In February 1866, Johnson declined to comment on Forney’s
criticism, remarking, “I don’t waste my fire on dead ducks.”
Cartoonist Nast seized the term and turned it against Johnson on
several occasions, usually contrasting the moribund image against the
president’s illusions of grandeur.
The symbol also extends the metaphor of “lame duck,” a term
for an outgoing officeholder’s lack of political clout, to its logical
extreme: Johnson was not
merely a lame-duck president; with talk of impending impeachment, he was
a dead duck.
The “290” medallion worn by
Navy Secretary Welles is the original shipyard number for the Alabama, the British-built cruiser under the command of
Confederate admiral Raphael Semmes, which destroyed or captured 69 Union
ships between September 1862 and June 1864.
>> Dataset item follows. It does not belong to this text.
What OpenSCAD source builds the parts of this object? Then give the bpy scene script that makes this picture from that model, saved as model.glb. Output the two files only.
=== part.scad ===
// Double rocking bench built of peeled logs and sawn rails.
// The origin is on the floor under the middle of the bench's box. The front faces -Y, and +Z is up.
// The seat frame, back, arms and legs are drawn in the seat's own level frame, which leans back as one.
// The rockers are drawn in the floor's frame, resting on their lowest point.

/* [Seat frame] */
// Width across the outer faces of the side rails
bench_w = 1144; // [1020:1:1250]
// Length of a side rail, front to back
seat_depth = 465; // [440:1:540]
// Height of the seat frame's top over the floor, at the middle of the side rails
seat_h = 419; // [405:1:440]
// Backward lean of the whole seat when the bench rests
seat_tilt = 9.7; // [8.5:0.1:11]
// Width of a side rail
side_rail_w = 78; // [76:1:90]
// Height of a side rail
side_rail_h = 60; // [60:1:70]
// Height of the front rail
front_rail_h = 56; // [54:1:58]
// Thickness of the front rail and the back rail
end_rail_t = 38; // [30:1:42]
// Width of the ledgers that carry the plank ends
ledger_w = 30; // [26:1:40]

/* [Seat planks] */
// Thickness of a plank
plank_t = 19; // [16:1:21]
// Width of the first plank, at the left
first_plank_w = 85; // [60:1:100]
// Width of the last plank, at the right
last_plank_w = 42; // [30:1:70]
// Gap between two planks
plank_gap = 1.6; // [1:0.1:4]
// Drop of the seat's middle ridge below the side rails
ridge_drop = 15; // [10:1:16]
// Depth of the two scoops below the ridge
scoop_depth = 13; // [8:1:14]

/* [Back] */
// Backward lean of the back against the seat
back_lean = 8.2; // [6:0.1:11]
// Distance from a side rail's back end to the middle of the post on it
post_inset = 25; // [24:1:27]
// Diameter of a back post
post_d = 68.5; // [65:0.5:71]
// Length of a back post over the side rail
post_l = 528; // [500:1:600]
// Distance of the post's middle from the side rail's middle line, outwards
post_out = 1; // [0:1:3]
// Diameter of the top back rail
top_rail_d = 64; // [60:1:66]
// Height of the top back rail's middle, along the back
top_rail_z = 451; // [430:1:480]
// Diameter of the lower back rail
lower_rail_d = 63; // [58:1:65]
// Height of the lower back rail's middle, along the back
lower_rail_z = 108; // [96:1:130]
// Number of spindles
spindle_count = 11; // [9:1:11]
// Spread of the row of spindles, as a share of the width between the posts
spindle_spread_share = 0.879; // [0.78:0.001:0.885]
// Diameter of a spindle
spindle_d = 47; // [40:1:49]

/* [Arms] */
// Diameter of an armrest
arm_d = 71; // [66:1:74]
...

British outfitting of Confederate ships continued to undermine
the improvement of U.S.-British relations in the post-war period.
President Johnson’s “swing
around the circle” speaking tour was a public-relations fiasco,
further undermining popular and congressional support for the president.
The November elections brought Republicans a sweeping victory. They gained enough congressional seats to allow them a
two-thirds majority to override any presidential vetoes.
Although congressional Republicans were thereafter in control of
Reconstruction, Johnson’s continued intransigence in implementing
their policies was a major reason for Republican efforts to impeach
and remove the president from office.